Population changes, mobility and migration in coupled cultural and environmental systems, driven by growing impact of human agency on the environment, particularly dispersal, retreat and internal mobility among sedentary prehistoric societies.

After the introduction of a producing economy, migrations as well as transfer of knowledge were still important. It is our hypothesis that during the Neolithic not all of the land was being used to its carrying capacity. The supporting and limiting factors for land use are still poorly understood. Of importance are, for instance knowledge and availability of agrotechnical means, the development of cultural centres, and the climate variability. Our knowledge of the so-called "sedentary societies" is much better than the one of hunter-gatherer societies. Therefore, we plan to develop a multifactor system to better understand forcing and response factors leading to regional migrations at different periods after the beginning of the Neolithic in Europe. Subsequently, this system can be transferred to other areas and time slices of the CRC.

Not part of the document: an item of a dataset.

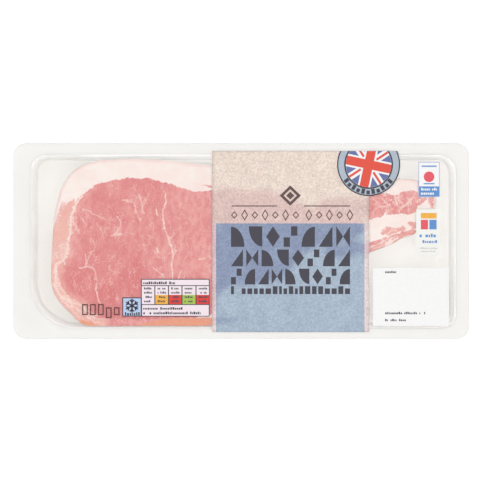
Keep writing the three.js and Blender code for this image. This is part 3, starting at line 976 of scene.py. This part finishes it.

The archaeological aspects of theme three build upon the implication provided by palaeoenvironmental data from selected key areas (e.g. vegetation, run-off, relief, sedimentation and erosion) and supplied by a number of geoscientific projects. Furthermore, specific geoarchaeological projects will trace the integral signals of cultural systems, as expressed in sizes and localities of settlement areas. The archaeological findings will, on the other hand, allow the estimation of the amount of human impact on the environment. This will support the interpretation of geoscientific archives, in particular the differentiation between natural and anthropogenic environmental changes.